The problem lies with the popularity that the vocabulary of rights has enjoyed over past decades, resulting in the almost total colonization of our whole moral discourse. Just think of the fact that we have to postulate the existence of a contract bestowing rights upon other species in order to say that we ought to treat animals decently. It seems impossible nowadays to make moral claims without invoking someone’s (or something’s) rights.

This brings us to the heart of the problem. Much confusion about rights stems from the fact that they perform two contrasting functions: on the one hand they are expected to provide answers to moral questions, while on the other they act as political solutions to intractable moral dilemmas.

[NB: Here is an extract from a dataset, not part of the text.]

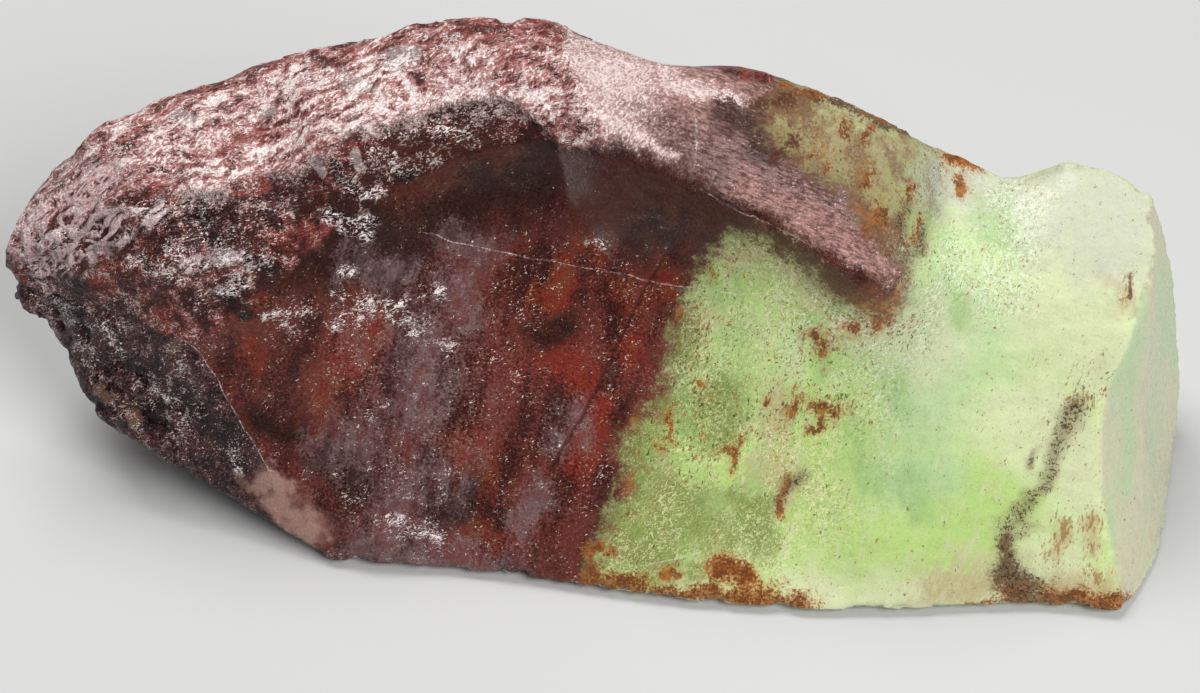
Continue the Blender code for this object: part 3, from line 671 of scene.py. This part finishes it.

As moral answers aspiring to universal validity, rights do not fare well. Beyond a very minimal set of basic rights, they are unable to assert themselves over the diversity of views that characterizes contemporary moral life. The innumerable conflicts of supposedly universal rights seem to prove this point. Rights of foetuses clash with those of women, rights of certain communities clash against those of the individuals in them, and so on. Moral dialogue is often reduced to an escalation of increasingly intolerant rights claims.

Arguably, the vast majority of rights are, in fact, political solutions. Every right protecting some freedom of choice attempts to secure the neutrality of the state and to place moral responsibility with the individual and her choice. Whether or not this neutrality is successfully achieved is of secondary importance. The fundamental point is that this type of rights might be a good criterion for legislation, but when it comes to moral life, they can provide no guidance. In Rawls’ famous phrase, they “neither assert nor deny”.

The conclusion is that we should start looking with renewed interest at other, older ways of thinking about ethics. Rights might be fine for denouncing torture or securing state neutrality in contentious cases, yet they fail spectacularly in answering the oldest question of morality: how one should lead one’s life. The astounding success of the language of rights has succeeded in eliminating talk of virtue, character, moral strength and weakness from our moral vocabulary. It is time to reclaim this heritage.